July 16th, 2024

City seeking members for new Community Wellbeing Advisory Board

By Lethbridge Herald on June 15, 2024.

Delon Shurtz

The City of Lethbridge is looking for community minded individuals to sit on a new board tasked with promoting wellbeing and making recommendations on how federal and provincial grants should be allocated.

Andrew Malcolm, general manager of community social development for the city, made the announcement Thursday from City Hall, and said the new Community Wellbeing Advisory Board (CWAB) is seeking people, including a significant number from the indigenous community, to fill several voting positions.

“We are looking now for nine individuals from the community to form this board, who will help us understand the community needs, specifically around funding disbursement around wellbeing that comes from our federal Reaching Home and our provincial Family and Community Support Services or FCCS funding,” Malcolm said.

Reaching Home is the Government of Canada’s community based homelessness strategy aimed at preventing and reducing homelessness, while FCSS is an 80/20 funding partnership between the Government of Alberta and the City of Lethbridge to ensure that preventive and early intervention social services can be accessed by citizens in need.

“This board will be instrumental in assisting the City of Lethbridge in the distribution of these funds into the community, making sure that those funds go to the most appropriate organizations who are addressing the city’s most important gaps in our social service sectors, specifically those gaps that are identified in our recently approved Community Wellbeing and Safety Strategy.”

Individuals interested in becoming a board member can attend a virtual information session at 6 p.m. on June 24 at 6 p.m. The online application form and additional CWAB information can be found at lethbridge.ca/csd. Applications close on July 11.

The city will also actively seek board members as part of a targeted campaign, and approach community leaders who can recommend individuals they feel would be a good fit on the board.

“Specifically we want to focus on indigenous individuals in the community,” Malcolm said. “It’s really important that we have the indigenous voice as part of this advisory board, specifically because we have a contractual obligation to ensure that voice is representative for the indigenous stream of Reaching Home. But more important than that, it’s the right thing to do in making sure that a very visible group in our community is supported and that the dollars that we have are going toward things that can help everyone in our community”

Malcolm said the city receives about $5 million annually from the senior levels of government, which must go toward any number of services and organizations that fall under the FCSS and Reaching Home umbrellas.

The Nord-Bridge Senior Centre’s shuttle bus and the University of Lethbridge’s Building Brains program are but two examples of many that fall under the FCSS umbrella. Under Reaching Home there are a number of population support navigators who are funded by the Blood Tribe Department of Health at the homeless shelter, and there is the Blackfoot resource hub, which is funded through Blood Tribe administration, and provides culturally appropriate resources for all the different agencies in the community working with individuals who are homeless.
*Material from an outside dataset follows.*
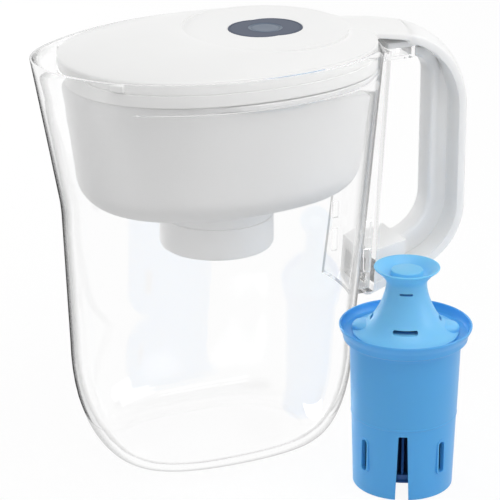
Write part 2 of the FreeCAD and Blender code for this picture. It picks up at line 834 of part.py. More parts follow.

“Between those two funding sources we’re probably looking at between 12 and 18 different organizations and programs that ultimately receive funding.”

The City of Lethbridge’s next funding distribution process will be through a Call for Proposal, and organizations can apply now by going online and completing the Community Wellbeing Call for Proposal 2024. Call for Proposals closes on July 31.

Malcolm said one of the new board’s first orders of business after orientation will be to review the Call for Proposals in August and September.

“Ultimately once the new advisory board makes their recommendations, administration will enter into contracts with those organizations and service delivery will start in the new year.”

Cyndi Bester, CEO of the Lethbridge Chamber of Commerce and current serving advisory board member, says community volunteerism is an accessible and powerful way to support friends and neighbours.

“Serving the community in a way that directly impacts the kinds of wellbeing-focused resources and programs we have available in Lethbridge is an incredible opportunity,” Bester said. “There is no better way to connect and contribute to your community than by volunteering your time and energy. It’s a rewarding experience and one that really brings equal benefit to both the volunteer and to your fellow residents.”